Additionally, offset accounts can be important for keeping the purpose of the loan consistent.  While interest can be claimed as a deduction on an investment property loan, depositing additional funds and subsequently withdrawing them for another purpose can affect the loan’s purpose and your ability to benefit from tax deductions.  An offset account in place of a redraw facility helps to keep everything consistent and avoids this potential pitfall.

What are my alternatives to having an offset account on my investment loan?

Rather than having a mortgage offset account for your investment property, it’s often a better idea to have the offset account linked to the loan for the home you live in.  Your residential property mortgage expenses can’t be claimed as a tax deduction or used for negative gearing purposes, so it makes sense to minimise the interest you pay on your home loan, not on your investment property.

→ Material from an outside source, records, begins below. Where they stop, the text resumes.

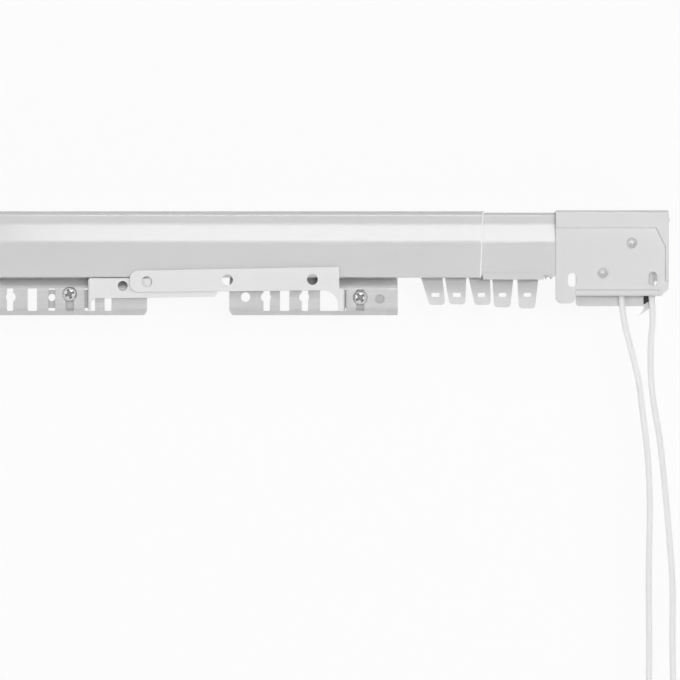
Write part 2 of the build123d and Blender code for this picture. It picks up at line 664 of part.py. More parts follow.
def underlap_arm():
    tip, low = on_plate(UNDERLAP_TIP, UNDERLAP_LOW)
    root, leg_top = on_plate(UNDERLAP_ROOT, UNDERLAP_LEG_TOP)
    edge = root + ARM_SHEET / 2
    leg = edge - UNDERLAP_LEG_W
    shape = outline((edge, -HANG_GAP), (tip, -HANG_GAP), (tip, low),
                    (tip + UNDERLAP_CLIP[0], low - UNDERLAP_CLIP[1]), (leg, leg_top),
                    (leg, LEG_BOTTOM), (edge, LEG_BOTTOM))
    shape = rounded(shape, (leg, leg_top), UNDERLAP_LEG_R)
    shape = rounded(shape, (edge, -HANG_GAP), UNDERLAP_ROOT_R)
    strip = arm(shape, LEFT_SCREW, (UNDERLAP_HOLE,), UNDERLAP_HOLE_R, UNDERLAP_FRONT, tip, root)
    return strip - along_y(disc(*on_plate(*FOOT_HOLE), FOOT_HOLE_R), PLATE_BACK, ROD_DEPTH)


def arm_screw(place, turn):
    """Pan-head screw with a cross recess, through the plate's slot into the arm's foot."""
    head = along_y(disc(0, 0, ARM_SCREW_HEAD_R), PLATE_FRONT - ARM_SCREW_HEAD_T, PLATE_FRONT)
    head = fillet(head.edges().sort_by(Axis.Y)[0], ARM_SCREW_HEAD_T * 0.6)
    screw = head + along_y(disc(0, 0, ARM_SCREW_R), PLATE_FRONT, PLATE_FRONT + ARM_SCREW_LENGTH)
    floor = PLATE_FRONT - ARM_SCREW_HEAD_T + RECESS_DEPTH
    cross = Rectangle(RECESS_L, RECESS_W) + Rectangle(RECESS_W, RECESS_L)
    screw -= along_y(Rot(0, 0, turn) * cross, PLATE_FRONT - ARM_SCREW_HEAD_T - 1, floor)
    x, z = on_plate(*place)
    return Pos(x, 0, z) * screw


# Carrier gate
def gate():
    left, right = -MOUTH + GATE_FROM_MOUTH, -HOUSING_W - GATE_FROM_HOUSING
    front = INSET - HOUSING_FIT - GATE_T
    web_top = INSET - HOUSING_FIT
    web_bottom = web_top - GATE_T
    pivot_x, pivot_y = gate_pivot()
    flange = box((left, right), (front, front + GATE_T), (GATE_BOTTOM, GATE_TOP))
    eye_r = GATE_WEB_DEPTH - pivot_y
    web = outline((left, front), (right, front), (pivot_x, pivot_y - eye_r),
                  (pivot_x, GATE_WEB_DEPTH), (left + GATE_TAB_W, GATE_WEB_DEPTH),
                  (left + GATE_TAB_W, GATE_TAB_DEPTH), (left, GATE_TAB_DEPTH))
    web += Pos(pivot_x, pivot_y) * Circle(eye_r)
    web -= Pos(pivot_x, pivot_y) * Circle(GATE_PIN_R + RUNNING)
    return flange + along_z(web, web_bottom, web_top)


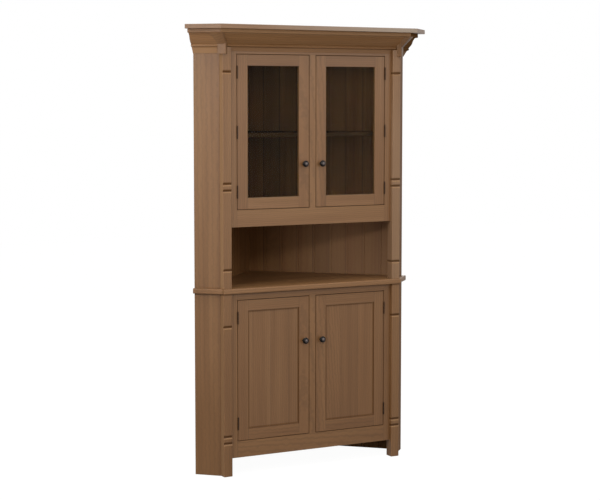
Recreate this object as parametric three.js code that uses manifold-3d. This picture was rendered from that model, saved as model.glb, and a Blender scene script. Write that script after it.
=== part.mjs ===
// A corner cupboard in two units: a base with a pair of panelled doors under a counter, and a tall
// upper unit with an open niche, a pair of glazed doors and a cornice under a cap board.
// Millimetres, +Z up. The plan is worked out with the posts' front faces on y = 0 and the middle of
// the front on x = 0. The finished group is moved so that the middle of its footprint is the origin.
import * as THREE from "three";
import { mergeVertices } from "three/addons/utils/BufferGeometryUtils.js";
import Module from "manifold-3d";

const wasm = await Module();
wasm.setup();

// Plan of the body
const bodyWidth = 976; // across the outer faces of the two corner posts
const sideSetback = 35; // from the posts' front to where a side panel's face meets the post
const sideLength = 130; // a side panel's face, from the post to the wall
const sideThickness = 19;
const backThickness = 12;
const postWidth = 44.5;
const postDepth = 46;
const postChamfer = 2;
const frameSetback = 18.4; // the face frame's front, behind the posts' front
const frameThickness = 19;
const frameStileWidth = 36.5;
const mullionWidth = 35;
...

As an alternative to an offset account, if you have an investment property with a redraw feature, you may be able to use it to take out a lump sum to either use as a deposit for another investment property or conduct renovations or home improvements (which will impact your loan’s purpose as discussed above).  Use Savvy’s lump sum repayment calculator to see how much interest you could save by making a lump sum reduction to your home loan.

You may also be better off choosing or refinancing to an interest-only loan to maximise your tax deductions.  If you do get an interest-only loan, the principal sum you borrow will remain constant and won’t reduce, but 100% of your loan interest payments will be tax-deductible.  You can continue paying interest-only on your loan as you hold onto the property while house prices rise.  When you eventually do decide to sell your property, you can benefit from the higher price you’ll hopefully receive at sale time.  This strategy isn’t as effective if you aim to keep your property in the long-term.

What expenses can I claim on an investment property?

You can claim a tax deduction (in the income year you incur the expense) for all investment property expenses including:

  • the interest on your investment loan
  • the cost of advertising for tenants
  • the cost of hiring a property manager
  • the cost of visiting your property once a year to check on it
  • council rates
  • emergency services levy
  • sewerage and water connection charges
  • repairs and maintenance
  • depreciation of assets costing $300 or less

More of your frequently asked questions about offset accounts for investment loans

Are investment loans generally more expensive than standard home loans?

Yes – investment home loans with an offset account generally have an interest rate which is 0.5% to 1.5% p.a. higher than owner-occupied home loans, as they’re perceived to be riskier loans.  Compare your options with Savvy to find the best investment loan rates available for you.

Does it cost more to have an offset account?

Yes – most lenders charge a premium of between 0.1% and 0.3% p.a. on top of standard interest rates to provide an offset account. However, there are many low-cost home loan offers available which don’t charge a premium for an offset account, so it’s worth comparing home loans to find the best deal available.

Are variable rate loans or fixed rate loans better for an investment property?
  • If you’re negatively geared: This will depend on whether you’re in a high-income bracket and rely on your investment property to provide you with income tax deductions to reduce your tax bill through negative gearing. If you’re in this situation, you’d be better off with a variable rate loan as interest rates can rise.   
  • If you’re positively geared:  If your investment property is positively geared and you don’t have much spare income to cope with rising interest rates on your investment property, you may want to fix your home loan for as long as you can, which will make your monthly budgeting more predictable and protect you from rising interest rates for a few years.  You can compare 5-year fixed rate loans with Savvy.
Should I make additional payments on an investment loan?

This will depend on your overall financial situation and what your investment goals are.  If your goals are to maximise your income tax deductions, it may not make sense to make additional repayments on your investment loan.  However, if your goal is to build equity in your investment property to be able to use it as security for a second investment property, it may be the best option to pay off your loan as quickly as you are able by making additional repayments.

Can I get a fixed rate investment loan and still make additional lump sum repayments?

Probably not – fixed rate loans generally come with less flexibility than variable rate loans and often come with a cap and limits on the amount of additional cash you’re able to pay off your loan.  For example, you may be limited to two additional repayments a year and a cap of $10,000 in total on those repayments.